FOCUS on Political Repression in Southern Africa was the news bulletin of the International Defence & Aid Fund (IDAF), published from 1975 onwards. Each issue documented detentions, political trials, banning orders, deaths in custody, and military violence across South Africa, Rhodesia/Zimbabwe, Namibia, Mozambique, and the wider region — sourced from contemporary press reporting.

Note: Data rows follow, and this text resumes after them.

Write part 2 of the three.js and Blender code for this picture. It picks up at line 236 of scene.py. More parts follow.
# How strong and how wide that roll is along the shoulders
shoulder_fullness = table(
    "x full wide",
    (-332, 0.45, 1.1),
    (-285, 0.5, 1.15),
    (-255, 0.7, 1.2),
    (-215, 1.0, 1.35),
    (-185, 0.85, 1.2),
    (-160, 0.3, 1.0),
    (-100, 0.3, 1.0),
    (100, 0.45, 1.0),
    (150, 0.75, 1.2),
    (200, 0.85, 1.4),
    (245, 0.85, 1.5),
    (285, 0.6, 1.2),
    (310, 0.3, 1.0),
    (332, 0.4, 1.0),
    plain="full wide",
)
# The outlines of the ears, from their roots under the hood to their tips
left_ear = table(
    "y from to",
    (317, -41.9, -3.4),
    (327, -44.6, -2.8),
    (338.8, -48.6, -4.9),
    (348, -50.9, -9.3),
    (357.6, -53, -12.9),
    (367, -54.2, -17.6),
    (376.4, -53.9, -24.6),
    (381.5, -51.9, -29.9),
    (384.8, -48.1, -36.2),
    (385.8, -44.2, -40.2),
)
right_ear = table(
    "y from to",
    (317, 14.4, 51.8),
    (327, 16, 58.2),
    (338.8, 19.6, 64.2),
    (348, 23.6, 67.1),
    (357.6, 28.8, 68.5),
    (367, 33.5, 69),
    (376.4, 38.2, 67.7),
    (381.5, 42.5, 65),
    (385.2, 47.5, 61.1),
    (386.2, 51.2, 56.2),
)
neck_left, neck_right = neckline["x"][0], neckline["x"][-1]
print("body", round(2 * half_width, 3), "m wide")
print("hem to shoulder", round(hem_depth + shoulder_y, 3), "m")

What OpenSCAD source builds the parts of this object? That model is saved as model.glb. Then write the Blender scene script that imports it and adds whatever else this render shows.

This site is a research front-end for the structured archive that The Bitter Aloe Project builds from the original page scans. Layouts are produced with dots.ocr, manually corrected page-by-page, and then post-processed with Gemini 3.1 Flash Lite Preview to recover the editorial structure of each issue and surface the people, places, and organizations mentioned in every section.

Datasets

  • focus-raw-ocr — Page-level corrected dots.ocr layouts joined to the original page renders.
  • focus-processed-articles — Issue-level structured extractions: articles, summaries, and per-section people, places, and organizations.

How it works

  1. Each page is rendered to PNG and run through dots.ocr to produce a layout JSON.
  2. Annotators validate the layout and correct any OCR errors in a custom tool.
  3. Per-page corrections are joined with the rendered images and published as focus-raw-ocr.
  4. Per-issue, the corrected layouts are sent to Gemini 3.1 Flash Lite Preview, which returns a structured JSON listing each editorial section (front matter, articles, end matter), a reflowed body, a summary, and the per-section entity lists. These are published as focus-processed-articles and rendered into this site.
  5. The site is built with Astro, deployed to GitHub Pages, and indexed at build time by Pagefind for fully-static client-side search.

Citation

@misc{bitter_aloe_focus_archive,
  title  = {The FOCUS Archive},
  author = {The Bitter Aloe Project},
  year   = {2026},
  url    = {https://wjbmattingly.github.io/focus-dataset}
}

License

Code on this site is MIT-licensed. The structured datasets are released for non-commercial research use under CC-BY-NC-4.0. The underlying FOCUS publication is © the International Defence & Aid Fund and its successors.